Laser textured surfaces for marine ship engines
The friction behaviour of surfaces can be tuned by laser structuring. Recently, an industrial application of controlling friction by surface texture is presented for large marine ship engines. In the assembly of the driveshaft a safety mechanism is built in, to deal with excessive forces. The disc-based system is designed to start slipping at a certain threshold force.
The friction discs transfer power in ship engines and act as a safety device. They need to sustain a precise amount of friction: too much and the gear can be overloaded, too little and there could be premature slippage. Until now, to help them create friction the friction discs are treated with a thermal spray, resulting in a spread on the threshold force of about 13-14%. This method is not precise enough for industry.
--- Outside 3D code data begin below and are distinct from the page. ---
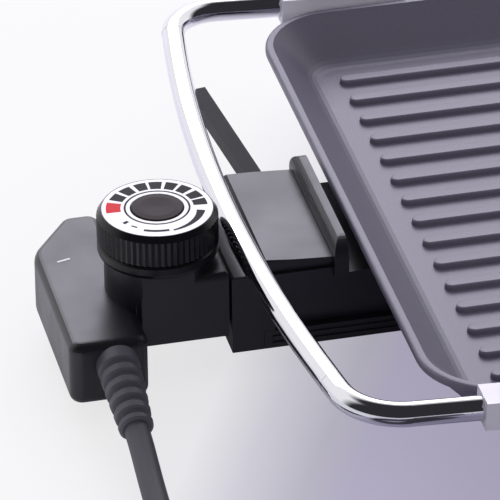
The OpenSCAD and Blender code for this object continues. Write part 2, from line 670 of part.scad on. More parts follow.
nose_back = barrel_right - shell_t - 4;
nose_run = nose_tip - nose_back;
module plug_nose() color([0.1, 0.1, 0.1]) from_rim() difference() {
    union() {
        translate([nose_back + 4, -nose_w / 2, nose_z - nose_h / 2])
            cube([nose_tip - nose_back - 4, nose_w, nose_h]);
        translate([nose_back, -nose_w / 2 - 2, nose_z - nose_h / 2 + 2.6])
            cube([4, nose_w + 4, nose_h - 2]);
    }
    for (s = [-1, 1]) translate([nose_back + 3, s * pin_gap / 2, nose_z]) rotate([0, 90, 0])
        cylinder(d = pin_d + 3, h = nose_run);
    translate([nose_back - 1, 0, nose_z]) rotate([0, 90, 0])
        cylinder(d = probe_d + fit, h = nose_run + 2);
}

module probe_tube() color([0.72, 0.7, 0.66]) from_rim() translate([nose_back, 0, nose_z]) rotate([0, 90, 0]) {
    cylinder(d = probe_d, h = nose_run + probe_len - 2);
    translate([0, 0, nose_run + probe_len - 2]) cylinder(d1 = probe_d, d2 = probe_d - 2, h = 2);
}

module socket_contacts() color([0.8, 0.65, 0.3]) from_rim()
    for (s = [-1, 1]) translate([nose_back + 3 + fit, s * pin_gap / 2, nose_z]) rotate([0, 90, 0])
        difference() {
            cylinder(d = pin_d + 3 - 2 * fit, h = nose_run - 5);
            translate([0, 0, 1]) cylinder(d = pin_d + 2 * fit, h = nose_run);
        }

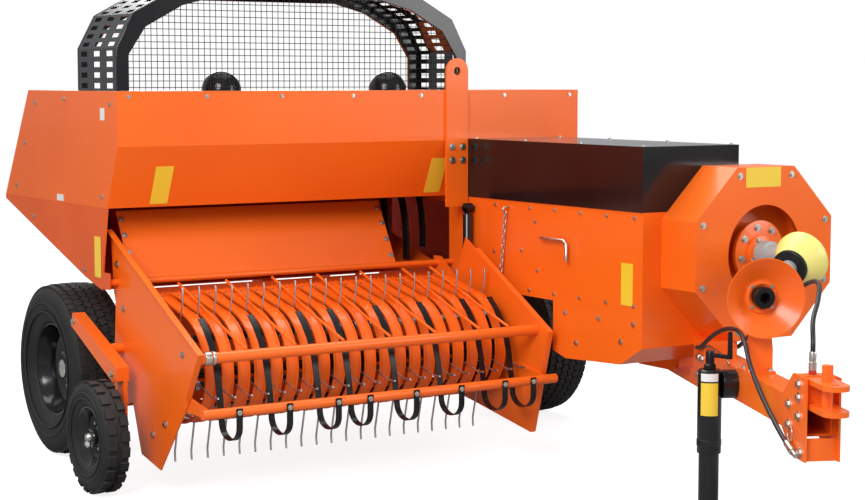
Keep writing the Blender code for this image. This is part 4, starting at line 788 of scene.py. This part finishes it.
def make_straps():
    """Lower front tube, its lugs and the hooked spring straps."""
    tube = bmesh.new()
    add_cylinder(tube, at(PLATE_RIGHT - 0.019, *STRAP_TUBE), at(PLATE_LEFT + 0.054, *STRAP_TUBE), 0.0198, 40)
    lug = [(-1.475, 0.377), (-1.27, 0.377), (-1.27, 0.445), (-1.475, 0.413)]
    for x in (PLATE_RIGHT + 0.0063, PLATE_LEFT - 0.0063):
        plane = Matrix.Translation(at(x, 0.0, 0.0)) @ Matrix(((0, 0, 1, 0), (1, 0, 0, 0), (0, 1, 0, 0),
                                                              (0, 0, 0, 1)))
        add_outline(tube, lug, plane, 0.006)
    make_piece("strap_tube", tube, ORANGE, "pickup", ("strap_bar",))
    front = STRAP_TUBE[0] - 0.0205
    hook = ellipse((front + 0.075, 0.338), 0.075, 0.058, 180, 352, 18)
    path = [(front, 0.412), (front, 0.380)] + hook + [(-1.332, 0.42), (-1.318, 0.49), (-1.296, 0.56),
                                                      (-1.262, 0.625),
                                                    (-1.215, 0.68), (-1.165, 0.722)]
    straps, spots = bmesh.new(), []
    half = 0.0130
    for index in (0, 3, 6, 8, 11, 14, 17, 19):
        x = band_x(index)
        add_sweep(straps, path, x, [(-half, 0.0), (-half, 0.0042), (half, 0.0042), (half, 0.0)])
        spots.append((at(x, front - 0.0043, 0.395), Vector((0.0, -1.0, 0.0))))
    make_piece("spring_straps", straps, BLACK_SATIN, "pickup")
    bolts("strap_bolts", spots, "pickup", 0.0075, 0.006, 0.0105)


def make_pickup_trim():
    """Folded lips of the side plates and the bolts of the arms."""
    lips = bmesh.new()
    for x, points, side in ((PLATE_RIGHT, [(-0.575, 1.04), (-1.45, 0.622), (-1.329, 0.429)], -1),
                            (PLATE_LEFT, [(-0.94, 0.913), (-1.50, 0.60), (-1.375, 0.151)], 1)):
        for start, end in zip(points, points[1:]):
            start, end = Vector(start), Vector(end)
            along = (end - start).normalized()
            inward = Vector((-along.y, along.x))
            corners = [at(x, *(start + inward * 0.001)), at(x, *(end + inward * 0.001))]
            middle = (corners[0] + corners[1]) / 2 + Vector((side * 0.013, 0.0, 0.0))
            length = (corners[1] - corners[0]).length
            turn = Matrix.Rotation(math.atan2(along.y, along.x), 4, "X")
            add_box(lips, middle, (0.022, length, 0.004), turn)
    make_piece("plate_lips", lips, ORANGE, "pickup", bevel=0.001)
    spots = [(at(-2.0135, -0.824, 0.473), Vector((-1.0, 0.0, 0.0))),
             (at(-2.0135, -0.42, 0.645), Vector((-1.0, 0.0, 0.0)))]
    for y, z in ((-0.70, 0.72), (-0.64, 0.90), (-1.27, 0.60), (-1.10, 0.30), (-0.98, 0.24)):
        spots.append((at(PLATE_RIGHT - 0.0034, y, z), Vector((-1.0, 0.0, 0.0))))
    for y, z in ((-0.75, 0.72), (-0.80, 0.45), (-1.10, 0.30), (-1.33, 0.62), (-1.28, 0.35)):
        spots.append((at(PLATE_LEFT + 0.0034, y, z), Vector((1.0, 0.0, 0.0))))
    bolts("plate_bolts", spots, "pickup", 0.010, 0.007, 0.015)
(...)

New surface-texturing laser process
Therefore, scientists from Heriot-Watt University in Edinburgh, Scotland, have conducted research in cooperation with the German company Man Energy Solutions and Danish firm TRD Surfaces to develop a new process for the discs.
A practical two-step process, consisting of laser surface structuring and subsequent deposition of a hard chromium carbide layer, was developed for the manufacture of well-defined high-friction surfaces, with a focus on application in driveshafts of marine engines. Process development focused on providing improved reproducibility compared with the current solution of thermal spraying. A new laser surface-texturing process is used to provide a suitable surface topography, and results are presented for two different nanosecond-pulsed laser systems: 20 W and 200 W. It is possible to successfully create high-friction surfaces with either laser, but the 200 W laser significantly decreases the laser processing time, making it more industrially viable. A coefficient of static friction of 0.74 (0.6 requirement) and a relative standard deviation of 3–4%, as opposed to 13–14%, were achieved. The high-friction concept was combined with a surface hardening process, carried out by TRD Surfaces. It effectively freezes the textured surface to ensure it does not deform when it comes into contact with its counterpart.
A topography map of the surface is shown in the figure below. Holes are made by individual nanosecond laser pulses at a pitch of 80 µm in a hexagonal pattern (left). After laser texturing a TRD CrC hardening process is carried out (right).
Surface texturing resulting in regular array of holes (left) that next is treated by a TRD CrC hardening (Source: Heriot-Watt University)
The laser-textured friction discs could reduce maintenance costs and downtime of large ship engines. Man Energy Solutions tested the friction discs on its two-stroke engines on two ships sailing from Europe to Asia.
At Sirris, research is conducted on this type of surface texturing by lasers. Surface properties can be altered: friction, hydrophobicity or radiation absorbing among others. Feasibility experiments on your materials and applications are available on our femto-second laser platform. Therefore, if you have any question laser texturing or functionalized surfaces contact us!
This blog is written as part of the COOCK project Surfacescript. Want to know more about the possibilities of laser texturing?
- A Novel Process for Manufacturing High-Friction Rings with a Closely Defined Coefficient of Static Friction (Relative Standard Deviation 3.5%) for Application in Ship Engine Components (hw.ac.uk)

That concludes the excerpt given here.